Abu Dhabi, UAETuesday 26 May 2020

Houthis prepare to pull back from Hodeidah

Government dismisses pullout from ports as a ploy and insists on UN verification

UN vehicles on their way to Saleef port are seen at Yemen's  Red Sea port of Hodeidah on May 11, 2019. Reuters
UN vehicles on their way to Saleef port are seen at Yemen's  Red Sea port of Hodeidah on May 11, 2019. Reuters

Yemen's Houthi rebels announced a unilateral pullout from three key ports in Hodeidah on Saturday as part of a long stalled ceasefire agreement, but the move was quickly dismissed by the government as a sham intended to mislead the international community.

The withdrawal, announced by the head of the rebels' Supreme Revolutionary Committee Mohammed Ali Ali Houthi, will continue until Tuesday, according to the UN observer mission in Hodeidah.

A witness told Reuters that fighters were seen withdrawing from Saleef port on Saturday and handing over control to coast guards with UN officials present.

However, the UN mission overseeing the ceasefire agreement is functioning with only about a fifth of its approved strength, sources told The National.

Diplomats and officials at the UN said there were only 15 observers in Hodeidah, instead of the 75 approved by the Security Council, as a result of bureaucratic delays.
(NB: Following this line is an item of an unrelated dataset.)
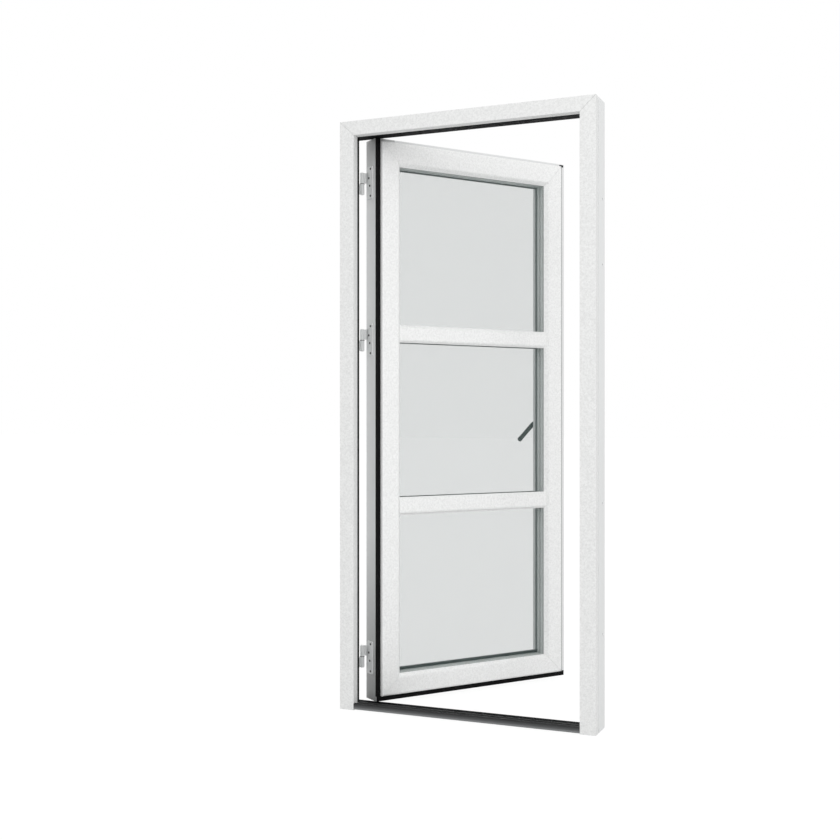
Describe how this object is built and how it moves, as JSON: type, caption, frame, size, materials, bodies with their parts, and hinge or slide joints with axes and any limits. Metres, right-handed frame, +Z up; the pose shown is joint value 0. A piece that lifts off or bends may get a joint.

Forty-seven observers are awaiting visas to enter the Yemen and start work, they said.

The observers are supposed to monitor the implementation of the Hodeidah ceasefire agreed at UN-brokered talks in Sweden in December under which all forces would withdraw from the port city, easing the entry of food and humanitarian aid for millions of Yemenis affected by four years of war.

Danish Lieutenant General Michael Lollesgaard, head of the mission, said the rebel withdrawal should allow the United Nations to take "a leading role in supporting the Red Sea Ports Corporation in managing the ports" and to enhance UN checks on cargoes.

However, Yemeni Information Moammar Al Eryani said the rebels were not actually relinquishing control of the ports.

"What happened today is a flagrant show, a group of militiamen left and they were replaced by others wearing coastguard police uniforms," Mr Al Eryani told Reuters.

"It's an attempt to disinform the international community," he said.

The UN-brokered deal is vague on who will control Hodeidah's ports after the sides withdraw, saying a "local force" would take over without specifying further.

Sadiq Dweid, spokesman for the government's delegation to the Redeployment Co-ordination Committee chaired by Gen Lollesgaard, said his side would hold the United Nations responsible for implementing the December pact "as agreed in terms of verification, monitoring, and the removal of mines, obstacles and military installations".

A government official said a meeting was scheduled with Gen Lollesgaard later on Saturday.

Along with the rebels, government forces backed by the Saudi-led military coalition are also expected to leave positions around the outskirts of Hodeidah in the initial redeployment, before a second phase in which both sides pull back further.

Western states, some of which supply arms and intelligence to the coalition, are pressing for an end to the conflict, and the Hodeidah ceasefire is seen as the first step towards that goal.

British Foreign Minister Jeremy Hunt welcomed the Houthi pullout from the ports. "We appear to be approaching implementation of the mutual redeployment of forces - a key step to ending this brutal war," he tweeted.

Kurt Tjossem, the International Rescue Committee's regional director for the Horn and East Africa, said in a statement "it is crucial that the force redeployments move forward and are verified and are followed by sustained commitment by all parties to make good on their Stockholm obligations".

Last month UN special envoy Martin Griffiths told Reuters the Saudi-backed government and the Houthi group had formally agreed a first phase of troop redeployments, while discussions were still under way for the second phase.

Humanitarian officials have long pleaded with Yemen's warring sides to spare Hodeidah, a lifeline for the crippled economy, dependent on the World Food Programme's biggest aid operation to feed more than 10 million people.